--- OBJECTIVE ---
Would you print the material exactly, starting at its first line and ending at the line holding "collapse_travel = 152.4"?

--- SOURCE MATERIAL ---
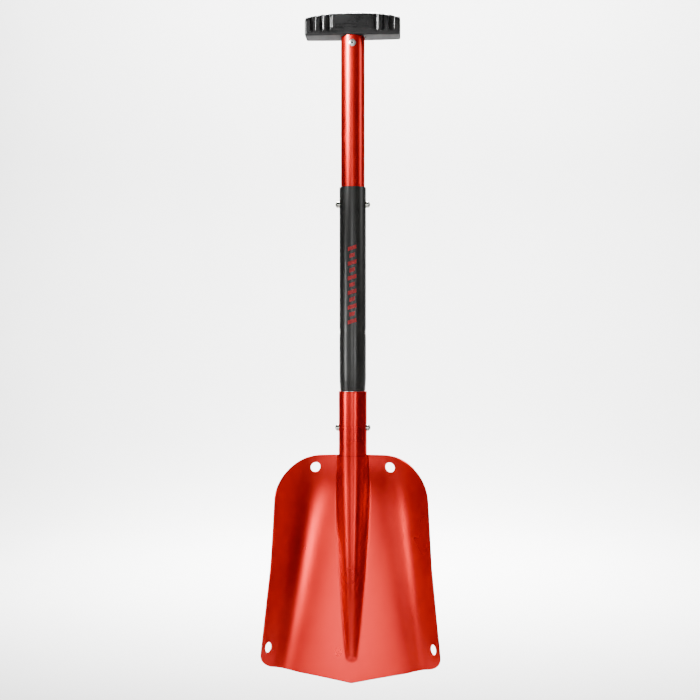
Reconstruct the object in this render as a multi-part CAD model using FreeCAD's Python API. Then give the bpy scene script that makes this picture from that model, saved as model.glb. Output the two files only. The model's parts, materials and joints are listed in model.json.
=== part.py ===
import FreeCAD, Part
import math
import os
from FreeCAD import Vector

# A three-piece snow shovel that comes apart: T-grip shaft, middle shaft and blade.
# +Z runs up the shaft, -Y is the front (the hollow side of the blade), and the origin
# is on the shaft axis at the middle of the grip sleeve. All sizes are in millimetres.

# heights along the shaft
sleeve_top = 121.8
socket_mouth = -121.8
blade_top = -198.0
grip_bottom = 301.8
upper_button_z = 101.4
lower_button_z = -165.6
rivet_z = 292.2
collapse_travel = 152.4

# tubes
upper_r = 14.3
upper_wall = 1.3
upper_tail = 40.0
mid_r = 15.65
mid_bore_r = 14.375
swage_r = 14.75
swage_start = -106.0
swage_end = -118.5
mid_insert = 72.0
sleeve_wall = 0.45
sleeve_end = -121.4
socket_r = 16.9
socket_bore_r = 14.825
socket_chamfer = 0.6

# snap buttons and their springs
button_r = 3.95
button_hole_r = 4.05
sleeve_hole_r = 4.7
button_dome = 1.6
upper_button_reach = 21.1
lower_button_reach = 21.4
strip_width = 8.0
strip_thickness = 0.8
strip_below_button = 7.0
strip_rise = 46.0
strip_apex_r = 4.0
button_tail_r = 2.0

# T-grip
grip_half = 57.0
grip_height = 28.8
grip_end_height = 22.8
grip_depth = 30.0
grip_end_depth = 26.0
grip_corner = 8.0
grip_low_corner = 2.2
grip_plug_r = 12.9
grip_plug_length = 32.0
panel_half = 24.0
panel_height = 18.0
panel_proud = 0.9
bar_x = 32.6
bar_r = 2.9
bar_proud = 0.5
rib_low = 5.5
rib_high = 22.0
pockets = [(36.9, 2.6), (46.6, 7.2)]
pocket_depth = 3.5
panel_low = 6.5
panel_corner = 2.0
groove_heights = (3.2, 6.6)
groove_depth = 0.6
tip_round = 2.0
plug_wall = 3.0
rivet_head_r = 4.4
rivet_head_height = 1.3
rivet_shank_r = 2.4
rivet_bore_r = 1.2
rivet_length = 9.0

# blade: x runs across, t runs down from the top edge
sheet = 2.0
hole_r = 6.0
top_hole = (44.4, 15.0)
bottom_hole = (95.6, 220.5)
ridge_nose = 233.5
wing_slope = 1.3
flank_slope = 2.0
top_flank = 2.0
nose_flank = 0.5
flank_settle = 35.0
tongue_length = 40.0
tongue_start_y = 3.5
blade_outline = [
    (87.3, 0.0, 53.0),
    (94.4, 128.0, 200.0),
    (105.4, 240.8, 17.0),
    (64.0, 253.0, 120.0),
    (0.0, 265.6, 12.0),
]

across = Vector(1, 0, 0)
forward = Vector(0, -1, 0)
up = Vector(0, 0, 1)


def rod(radius, low, high):
    return Part.makeCylinder(radius, high - low, Vector(0, 0, low), up)


def tube(outer, bore, low, high):
    return rod(outer, low, high).cut(rod(bore, low - 1, high + 1))


def turned(profile):
    """A solid of revolution about the shaft axis from (radius, z) points."""
    points = [Vector(r, 0, z) for r, z in profile]
    face = Part.Face(Part.makePolygon(points + points[:1]))
    return face.revolve(Vector(0, 0, 0), up, 360)


def cross_hole(radius, z):
    return Part.makeCylinder(radius, 80, Vector(-40, 0, z), across)


# ---------------------------------------------------------------- blade sheet


def floor_depth(t):
    """Depth of the blade's floor: the top curls forward, the rest lifts towards the tip."""
    return 5.1 - 0.2 * t + 12.0 * math.atan(t / 30.0)


def wing_depth(x, t):
    bend_at = 63.5 + 0.02 * t + 0.00031 * t * t
    softness = 10.0 - 0.016 * t
    past = abs(x) - bend_at
    return wing_slope / 2 * (past + math.sqrt(past * past + 4 * softness * softness))


def dish_depth(x, t):
    return (0.0004 + 0.002 / (1 + (t / 60.0) ** 2)) * x * x


def ridge_shape(t):
    """Crest radius, flank slope and height of the central ridge above the floor at t."""
    share = min(max(t / ridge_nose, 0.0), 1.0)
    crest_r = socket_r - (socket_r - 4.5) * share ** 1.2
    steep = top_flank / (1 + (t / flank_settle) ** 2)
    slope = flank_slope + steep - nose_flank * share ** 4
    crest_depth = -socket_r - 11.3 * share * share * (3 - 2 * share)
    return crest_r, slope, floor_depth(min(max(t, 0.0), ridge_nose)) - crest_depth


def ridge_half(t):
    crest_r, slope, height = ridge_shape(t)
    lean = math.sqrt(1 + slope * slope)
    round_drop = crest_r * (1 - 1 / lean)
    return crest_r * slope / lean + (height - round_drop) / slope + 1.0


def ridge_front(x, t):
    """Front of the central ridge: a round crest, straight flanks and a round nose."""
    crest_r, slope, height = ridge_shape(t)
    reach = math.hypot(x, max(0.0, t - ridge_nose))
    lean = math.sqrt(1 + slope * slope)
    turn_at = crest_r * slope / lean
    if reach < turn_at:
        drop = crest_r - math.sqrt(crest_r * crest_r - reach * reach)
    else:
        drop = crest_r * (1 - 1 / lean) + slope * (reach - turn_at)
    return floor_depth(t) - height + drop


def blend_forward(a, b, width):
    share = min(max(0.5 + 0.5 * (b - a) / width, 0.0), 1.0)
    return b + (a - b) * share - width * share * (1 - share)


def front_depth(x, t):
    scoop = floor_depth(t) - wing_depth(x, t) - dish_depth(x, t)
    return blend_forward(ridge_front(x, t), scoop, 5.0)


def front_point(x, t):
    return Vector(x, front_depth(x, t), blade_top - t)


def front_normal(x, t):
    """Unit normal of the front face, pointing to the front."""
    step = 0.05
    along_x = front_point(x + step, t) - front_point(x - step, t)
    along_t = front_point(x, t + step) - front_point(x, t - step)
    normal = along_x.cross(along_t)
    normal.normalize()
    return normal if normal.y < 0 else normal * -1


def blade_columns(t):
    ridge = ridge_half(min(t, 215.0))
    near = [ridge * k for k in (0.16, 0.32, 0.48, 0.64, 0.8, 0.95, 1.1, 1.3)]
    far = 118.0
    start = near[-1]
    outer = [start + (far - start) * k for k in (0.17, 0.34, 0.48, 0.6, 0.72, 0.85, 1.0)]
    half = near + outer
    return [-x for x in reversed(half)] + [0.0] + half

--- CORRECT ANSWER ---
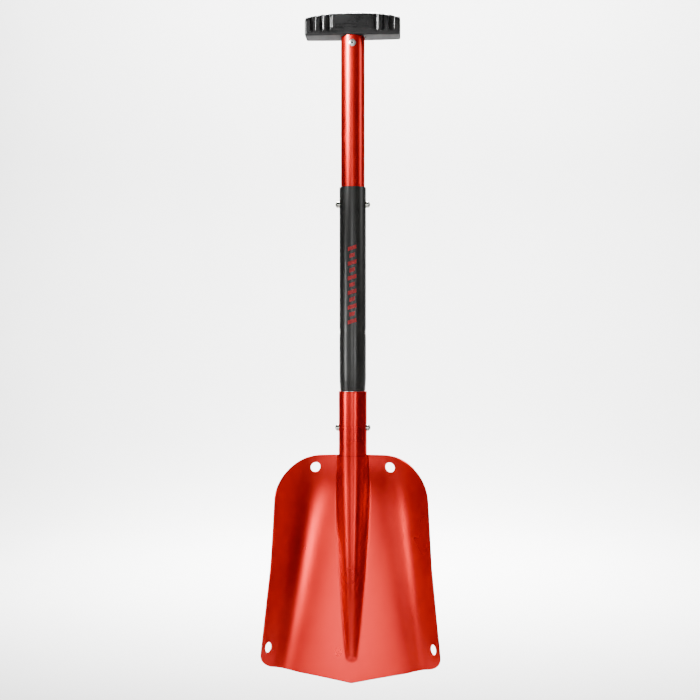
Reconstruct the object in this render as a multi-part CAD model using FreeCAD's Python API. Then give the bpy scene script that makes this picture from that model, saved as model.glb. Output the two files only. The model's parts, materials and joints are listed in model.json.
=== part.py ===
import FreeCAD, Part
import math
import os
from FreeCAD import Vector

# A three-piece snow shovel that comes apart: T-grip shaft, middle shaft and blade.
# +Z runs up the shaft, -Y is the front (the hollow side of the blade), and the origin
# is on the shaft axis at the middle of the grip sleeve. All sizes are in millimetres.

# heights along the shaft
sleeve_top = 121.8
socket_mouth = -121.8
blade_top = -198.0
grip_bottom = 301.8
upper_button_z = 101.4
lower_button_z = -165.6
rivet_z = 292.2
collapse_travel = 152.4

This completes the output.